Comparison of Information Sharing Directions (Table 4)¶
| Direction | Object CIDEr | Part CIDEr |
|---|---|---|
| Object→Part | 32.8 | 15.6 |
| Part→Object | 32.7 | 32.3 |
Modeling objects as the sum of their parts is substantially superior to treating parts as derived from the object—object-level captions do not contain fine-grained part information and thus cannot effectively guide part caption generation.
Context Feature Ablation (Table 5)¶
| Method | Object CIDEr | Part CIDEr |
|---|---|---|
| Without context features | 33.7 | 27.0 |
| With context features | 32.7 | 32.3 |
Segment-level context features are critical for part-level captioning (27.0→32.3), as describing low-level part details requires finer-grained features.
Highlights & Insights¶
- "Object as the sum of its parts" modeling philosophy: The information flow of first describing parts and then synthesizing object-level descriptions yields a clear advantage, consistent with the "bottom-up" object perception pattern in human cognition.

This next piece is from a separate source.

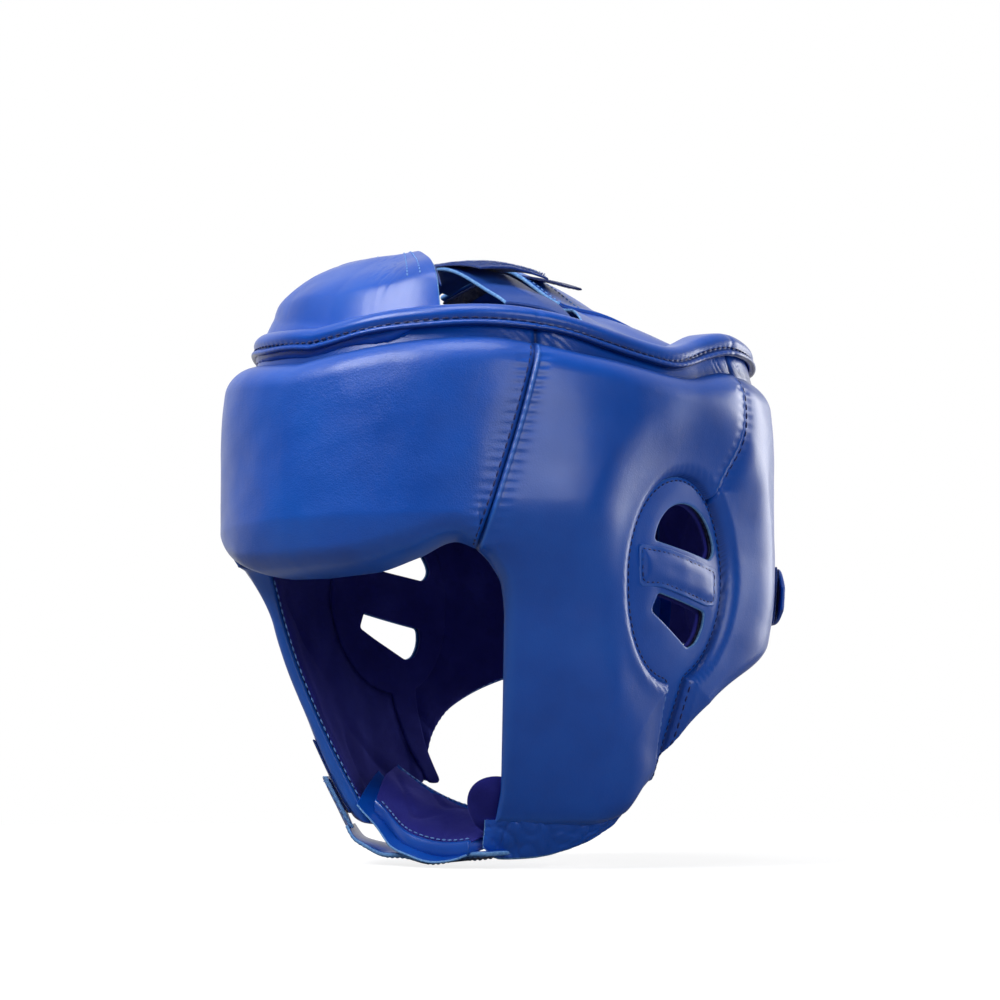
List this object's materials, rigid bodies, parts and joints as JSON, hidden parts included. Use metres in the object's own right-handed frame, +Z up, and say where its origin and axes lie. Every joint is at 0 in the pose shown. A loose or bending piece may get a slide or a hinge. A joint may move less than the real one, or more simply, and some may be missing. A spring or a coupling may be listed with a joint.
{
  "type": "boxing headgear",
  "caption": "Padded open-face leather boxing headgear with ear openings, hook-and-loop crown flaps, chin strap and nape strap.",
  "frame": {"origin": "middle of the head cavity, at the height of the bridges between the ear openings", "axes": "+Z up, face towards -Y, +X towards the wearer's left ear"},
  "size_m": [0.1984, 0.2482, 0.2479],
  "materials": {
    "leather": "semi-gloss fine grain",
    "trim_leather": "semi-gloss fine grain",
    "suede": "matt napped suede",
    "foam": "closed-cell foam",
    "hook_tape": "woven tape with hooks",
    "loop_tape": "brushed loop pile"
  },
  "bodies": {
    "root": {"chin_cup_cover": "leather", "chin_cup_foam": "foam", "chin_cup_lining": "suede", "chin_loop_patch": "loop_tape", "chin_strap_base": "leather", "collar_band": "trim_leather", "crown_front_base": "leather", "crown_left_gusset": "leather", "crown_rear_base": "leather", "crown_right_base": "leather", "crown_right_gusset": "leather", "forehead_cover": "leather", "forehead_liner_foam": "foam", "forehead_lining": "suede", "forehead_pad_foam": "foam", "left_back_cover": "leather", "left_back_liner_foam": "foam", "left_back_lining": "suede", "left_back_pad_foam": "foam", "left_ear_backing": "foam", "left_ear_bridge": "leather", "left_ear_lining": "suede", "left_ear_panel": "leather", "left_side_cover": "leather", "left_side_liner_foam": "foam", "left_side_lining": "suede", "left_side_pad_foam": "foam", "nape_loop_patch": "loop_tape", "nape_strap_anchor": "leather", "right_back_cover": "leather", "right_back_liner_foam": "foam", "right_back_lining": "suede", "right_back_pad_foam": "foam", "right_ear_backing": "foam", "right_ear_bridge": "leather", "right_ear_lining": "suede", "right_ear_panel": "leather", "right_side_cover": "leather", "right_side_liner_foam": "foam", "right_side_lining": "suede", "right_side_pad_foam": "foam", "rim_binding": "trim_leather"},
    "front_crown_flap": {"front_flap_backing": "leather", "front_flap_foam": "foam", "front_flap_cover": "leather", "front_flap_hook": "hook_tape"},
    "rear_crown_flap": {"rear_flap": "leather", "rear_flap_hook": "hook_tape"},
    "right_crown_flap": {"right_crown_strap": "leather", "right_crown_hook": "hook_tape"},
    "left_crown_flap": {"left_crown_strap": "leather", "left_crown_loop": "loop_tape"},
    "chin_strap_body": {"chin_strap": "leather"},
    "chin_strap_tab": {"chin_strap_end": "leather", "chin_end_hook": "hook_tape"},
    "nape_strap_body": {"nape_strap": "leather", "nape_strap_hook": "hook_tape"}
  },
  "joints": [
    {"name": "front_flap_hinge", "type": "hinge", "parent": "root", "child": "front_crown_flap", "pos_m": [0, -0.078, 0.12363], "axis": [1, 0, 0], "range_deg": [0, 100]},
    {"name": "rear_flap_hinge", "type": "hinge", "parent": "root", "child": "rear_crown_flap", "pos_m": [0, 0.079, 0.11144], "axis": [-1, 0, 0], "range_deg": [0, 100]},
    {"name": "right_flap_hinge", "type": "hinge", "parent": "root", "child": "right_crown_flap", "pos_m": [-0.061, -0.025, 0.1173], "axis": [0.0698, -0.9976, 0], "range_deg": [0, 100]},
    {"name": "left_flap_hinge", "type": "hinge", "parent": "root", "child": "left_crown_flap", "pos_m": [0.0615, -0.043, 0.10946], "axis": [-0.4472, -0.8944, 0], "range_deg": [0, 35]},
    {"name": "chin_strap_hinge", "type": "hinge", "parent": "root", "child": "chin_strap_body", "pos_m": [0.039, -0.033, -0.1118], "axis": [0, -1, 0], "range_deg": [0, 95]},
    {"name": "chin_tab_peel", "type": "hinge", "parent": "chin_strap_body", "child": "chin_strap_tab", "pos_m": [-0.05776, -0.03396, -0.0955], "axis": [0.6628, -0.7488, 0], "range_deg": [0, 80]},
    {"name": "nape_strap_peel", "type": "hinge", "parent": "root", "child": "nape_strap_body", "pos_m": [-0.03558, 0.12212, -0.001], "axis": [0, 0, 1], "range_deg": [0, 110]}
  ]
}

- Complementarity of consistency losses: Semantic consistency ensures that both levels refer to the same semantic entity, while textual consistency ensures overlap in descriptive content—each constraining consistency from a distinct dimension.
- Scalability of the VLM pipeline: Leveraging VLM + LLM to automatically generate 190K high-quality annotations avoids the bottleneck of manual annotation, and the approach can be extended to other 3D datasets.
- End-to-end learning outperforms a disjoint pipeline (Table 6): Even when using the same VLM, end-to-end trained captioning quality substantially surpasses a two-stage detect-then-describe approach.
Limitations & Future Work¶
- Two independent captioning heads share information via cross-attention, which may limit the thoroughness of information transfer.
- The sparse convolutional backbone operates at a voxel resolution of approximately 2 cm, constraining captioning ability for small or thin objects.
- Part pseudo-masks derived from MaskClustering + SAM are lower quality than manual annotations and may introduce noise.
- The dataset is built on ScanNet++; generalization to other 3D scanning formats remains to be validated.
Related Work & Insights¶
- Unlike Cap3D (Luo et al., 2023), which captions isolated 3D objects, ExCap3D jointly detects and generates multi-granularity captions within complete 3D scenes.
- The multi-granularity captioning paradigm can be combined with 3D vision–language alignment methods (e.g., 3D-VISTA) to enable finer-grained embodied understanding.
- The part-to-object information sharing paradigm is generalizable to other hierarchical generation tasks, such as scene graph generation.
- The ExCap3D dataset can serve as foundational training data supporting fine-grained instruction following in 3D embodied AI.
Rating ⭐⭐⭐⭐¶
Novelty ★★★★☆: The definition of the multi-granularity captioning task and the information sharing mechanism are original. Experimental Thoroughness ★★★★☆: Ablation studies are comprehensive, with clear attribution of each component's contribution. Writing Quality ★★★★☆: Figures and tables are clear; the method is described systematically. Value ★★★★☆: The 190K dataset is highly valuable, though it relies on the high-resolution DSLR imagery of ScanNet++.